Exercise:
Of the records that follow, copy only the lines from the line containing "hinge = hinge_frame()" to the line containing "obj.matrix_parent_inverse = Matrix.Identity(4)", both included, exactly as written.

Entries shown:
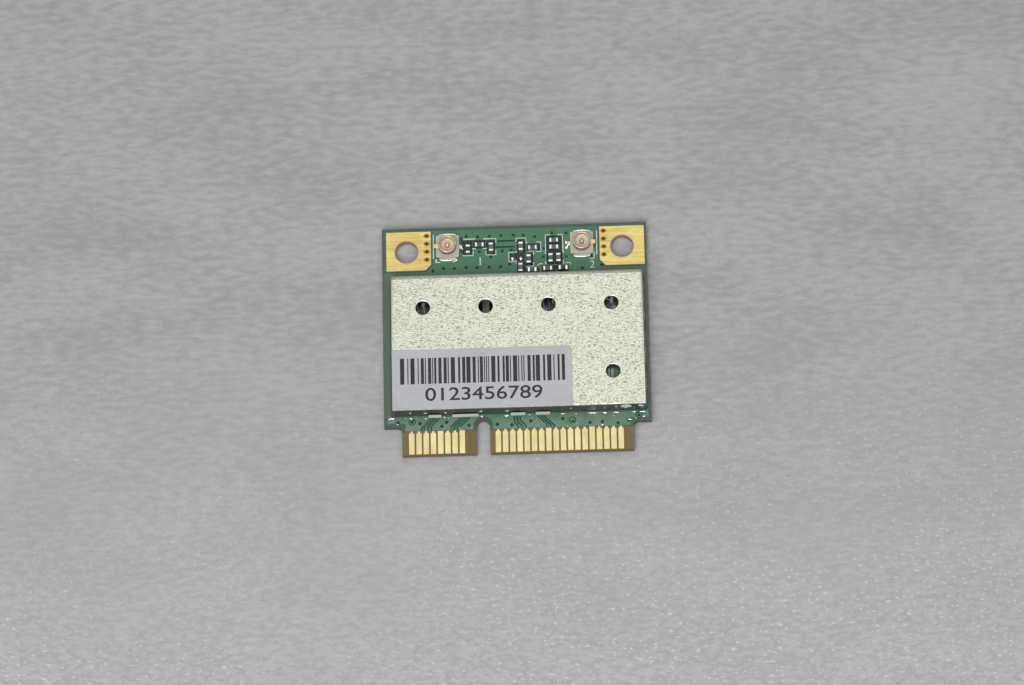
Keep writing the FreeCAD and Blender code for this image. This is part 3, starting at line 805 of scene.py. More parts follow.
def stroke(lines: Sequence[Line], width: float, height: float, material: Material) -> Piece:
    """Flat lines that lie on the board with rounded shoulders.

    Args:
        lines: Corner points of each line.
        width: Width of the lines.
        height: How far they stand up.
        material: Their finish.

    Returns:
        One piece with all the lines.
    """
    curve = tube(width / 2, 1)
    for line in lines:
        spline = curve.splines.new("POLY")
        spline.points.add(len(line) - 1)
        for point, (x, y) in zip(spline.points, line):
            point.co = (x, y, 0.0, 1.0)
    piece = meshed(curve)
    flat = Matrix.Diagonal((1.0, 1.0, height / (width / 2), 1.0))
    piece.data.transform(Matrix.Translation((0.0, 0.0, BOARD_TOP)) @ flat)
    return dress(piece, material)


def plate(patch: Patch, height: float, material: Material,
          round_off: float = 0.03, level: float = BOARD_TOP) -> Piece:
    """A thin flat patch with softened edges.

    Args:
        patch: Left, right, low and high edges.
        height: Its thickness.
        material: Its finish.
        round_off: Radius of its corners seen from above.
        level: Height of the face that it lies on.

    Returns:
        The patch.
    """
    left, right, low, high = patch
    piece = box(((left + right) / 2, (low + high) / 2, level + height / 2),
                (right - left, high - low, height))
    round_corners(piece, round_off)
    with chosen(piece, lambda f: f.normal.z > UP):
        bpy.ops.mesh.inset(thickness=min(height, 0.02), depth=0.0)
    return dress(smooth(piece, 40), material)


def plates(patches: Sequence[Patch], *args: Any) -> list[Piece]:
    """Patches on the board, each as plate makes it from the same other arguments."""
    return [plate(patch, *args) for patch in patches]


def blob(centre: Sequence[float], size: Sequence[float], seed: int,
         material: Material) -> Piece:
    """A frozen drop of solder; the same shape makes the bulges painted white as highlights on the
    shield's wall.

    Args:
        centre: Its middle, which may lie in the board.
        size: Its full lengths.
        seed: Picks its unevenness.
        material: Its finish.

    Returns:
        The drop.
    """
    bpy.ops.mesh.primitive_ico_sphere_add(subdivisions=3, radius=0.5, location=centre)
    bpy.context.object.scale = size
    piece = fresh()
    with chosen(piece, None, "verts"):
        bpy.ops.transform.vertex_random(offset=min(size) * 0.1, seed=seed)
        bpy.ops.mesh.vertices_smooth(factor=0.5, repeat=1)
    bpy.ops.object.shade_smooth()
    return dress(piece, material)


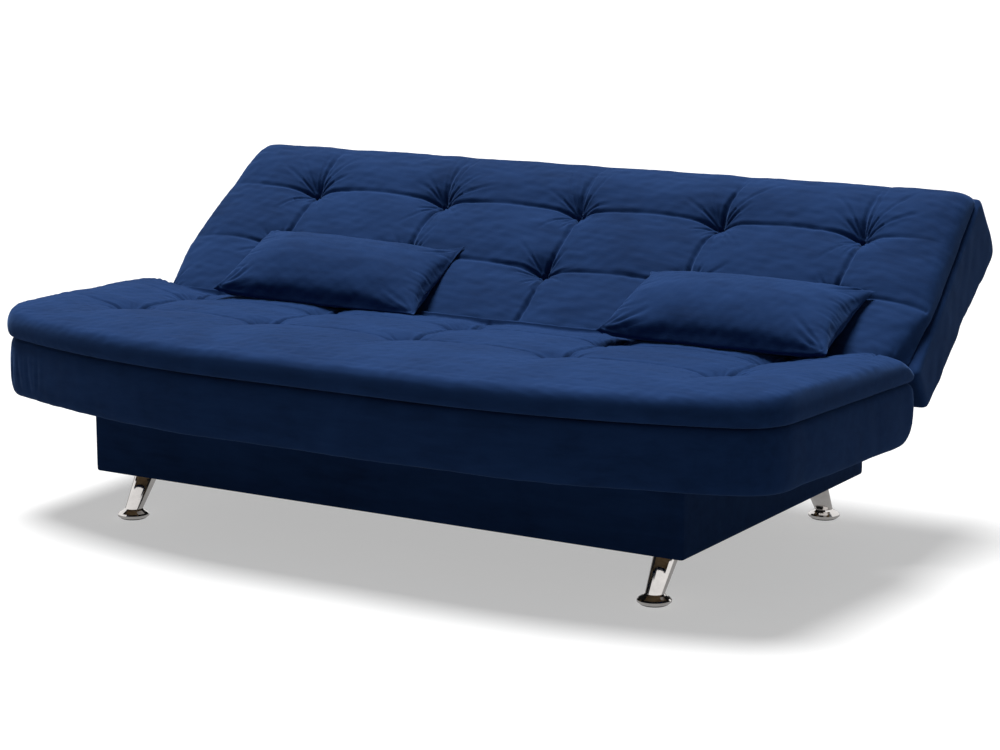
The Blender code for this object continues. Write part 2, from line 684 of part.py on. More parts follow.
def main():
    clear_scene()
    base_boards()
    base_bottom_panel()
    base_top_panel()
    base_covers()
    legs()
    seat_boards()
    seat_panels()
    seat_borders()
    seat_cushion()
    hinge = hinge_frame()
    back_boards(hinge)
    back_deck(hinge)
    back_covers(hinge)
    back_cushion(hinge)
    for side, sign in (("left", -1), ("right", 1)):
        seat_arm("seat_arm_" + side, sign)
        back_arm("back_arm_" + side, sign, hinge)
        pivot_bolt("pivot_bolt_" + side, sign)
        ratchet_pawl("ratchet_pawl_" + side, sign)
        pawl_spring("pawl_spring_" + side, sign)
    pillow("pillow_left", PILLOW_LEFT_X)
    pillow("pillow_right", PILLOW_RIGHT_X)


main()
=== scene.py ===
import math

import bmesh
import bpy
import numpy as np
from mathutils import Matrix, Vector


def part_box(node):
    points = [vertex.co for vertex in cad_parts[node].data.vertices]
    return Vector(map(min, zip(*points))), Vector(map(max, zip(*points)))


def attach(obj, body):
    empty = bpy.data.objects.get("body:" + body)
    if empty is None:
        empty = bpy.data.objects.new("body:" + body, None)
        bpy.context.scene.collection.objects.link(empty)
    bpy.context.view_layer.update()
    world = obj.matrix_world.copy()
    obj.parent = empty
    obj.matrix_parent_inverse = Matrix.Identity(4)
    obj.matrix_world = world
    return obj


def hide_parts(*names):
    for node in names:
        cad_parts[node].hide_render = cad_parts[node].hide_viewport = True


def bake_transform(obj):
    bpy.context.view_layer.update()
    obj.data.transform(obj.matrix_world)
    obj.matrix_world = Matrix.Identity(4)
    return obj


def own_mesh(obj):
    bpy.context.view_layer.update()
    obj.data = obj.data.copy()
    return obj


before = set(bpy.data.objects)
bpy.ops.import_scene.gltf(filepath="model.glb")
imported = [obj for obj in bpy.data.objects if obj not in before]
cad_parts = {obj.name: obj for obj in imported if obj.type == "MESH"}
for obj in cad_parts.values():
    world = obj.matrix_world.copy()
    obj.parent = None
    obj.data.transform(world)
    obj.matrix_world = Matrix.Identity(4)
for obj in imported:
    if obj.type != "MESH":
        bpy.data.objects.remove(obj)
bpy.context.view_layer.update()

# ---- sizes, in metres, in the frame of the CAD -----------------------------------------
SEAT_FRONT = -0.5935
FLAT_HALF = 0.220
BOW_RADIUS = 1.840
BOW_TURN = math.radians(19.85)
CORNER_RADIUS = 0.105
SIDE_TAPER = math.radians(4.0)
SEAT_REAR = 0.0915
BAND_LOW = 0.2549
BAND_TOP = 0.3812
BAND_ROUND = 0.026
HINGE = Vector((0.0, 0.1415, 0.320))
BACK_ANGLE = math.radians(38.26)
BACK_HALF = 0.938
BACK_TAPER = 0.054
BASE_HALF = 0.703
BASE_FRONT = -0.4105
BASE_REAR = 0.4145
BASE_LOW = 0.100
BASE_TOP = 0.2545
DECK_COVER = 0.0626
PILLOW_SIZE = (0.512, 0.262, 0.118)
PILLOW_LOW = 0.424
PILLOW_REAR = 0.131

SEAT_COLUMNS = (-0.708, -0.354, 0.0, 0.354, 0.708)
SEAT_ROWS = (-0.2697, -0.0585)
BACK_COLUMNS = (-0.657, -0.305, 0.045, 0.391, 0.717)
BACK_ROWS = (0.340, 0.160)


# ---- mesh helpers ----------------------------------------------------------------------
def add(name, verts, faces):
    mesh = bpy.data.meshes.new(name)
    mesh.from_pydata([tuple(v) for v in verts], [], faces)
    mesh.update()
    obj = bpy.data.objects.new(name, mesh)
    bpy.context.scene.collection.objects.link(obj)
    turn_outward(obj)
    return obj


def turn_outward(obj):
    """Make every face of a closed mesh look outward."""
    bm = bmesh.new()
    bm.from_mesh(obj.data)
    bmesh.ops.recalc_face_normals(bm, faces=bm.faces)
    if bm.calc_volume(signed=True) < 0:
        bmesh.ops.reverse_faces(bm, faces=bm.faces)
    bm.to_mesh(obj.data)
    bm.free()


def loft(name, rings, around=False):
    """Skin equal rings; closed on itself when around is true, else capped at both ends."""
    count = len(rings[0])
    verts = [p for ring in rings for p in ring]
    faces = []
    last = len(rings) if around else len(rings) - 1
    for r in range(last):
        a = r * count
        b = ((r + 1) % len(rings)) * count
        for i in range(count):
            j = (i + 1) % count
            faces.append((a + i, a + j, b + j, b + i))
    if not around:
        faces.append(tuple(range(count))[::-1])
        faces.append(tuple(range((len(rings) - 1) * count, len(rings) * count)))
    return add(name, verts, faces)


def bake(obj):
    """Apply the modifiers of obj."""
    graph = bpy.context.evaluated_depsgraph_get()
    mesh = bpy.data.meshes.new_from_object(obj.evaluated_get(graph), depsgraph=graph)
    obj.modifiers.clear()
    obj.data = mesh
    mesh.name = obj.name


def remesh(obj, voxel):
    mod = obj.modifiers.new("voxels", "REMESH")
    mod.mode = "VOXEL"
    mod.voxel_size = voxel
    bake(obj)


def relax(obj, times, factor=0.5):
    mod = obj.modifiers.new("relax", "SMOOTH")
    mod.iterations = times
    mod.factor = factor
    bake(obj)


def subdivide(obj, levels=1):
    mod = obj.modifiers.new("finer", "SUBSURF")
    mod.levels = levels
    mod.render_levels = levels
    bake(obj)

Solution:
    hinge = hinge_frame()
    back_boards(hinge)
    back_deck(hinge)
    back_covers(hinge)
    back_cushion(hinge)
    for side, sign in (("left", -1), ("right", 1)):
        seat_arm("seat_arm_" + side, sign)
        back_arm("back_arm_" + side, sign, hinge)
        pivot_bolt("pivot_bolt_" + side, sign)
        ratchet_pawl("ratchet_pawl_" + side, sign)
        pawl_spring("pawl_spring_" + side, sign)
    pillow("pillow_left", PILLOW_LEFT_X)
    pillow("pillow_right", PILLOW_RIGHT_X)


main()
=== scene.py ===
import math

import bmesh
import bpy
import numpy as np
from mathutils import Matrix, Vector


def part_box(node):
    points = [vertex.co for vertex in cad_parts[node].data.vertices]
    return Vector(map(min, zip(*points))), Vector(map(max, zip(*points)))


def attach(obj, body):
    empty = bpy.data.objects.get("body:" + body)
    if empty is None:
        empty = bpy.data.objects.new("body:" + body, None)
        bpy.context.scene.collection.objects.link(empty)
    bpy.context.view_layer.update()
    world = obj.matrix_world.copy()
    obj.parent = empty
    obj.matrix_parent_inverse = Matrix.Identity(4)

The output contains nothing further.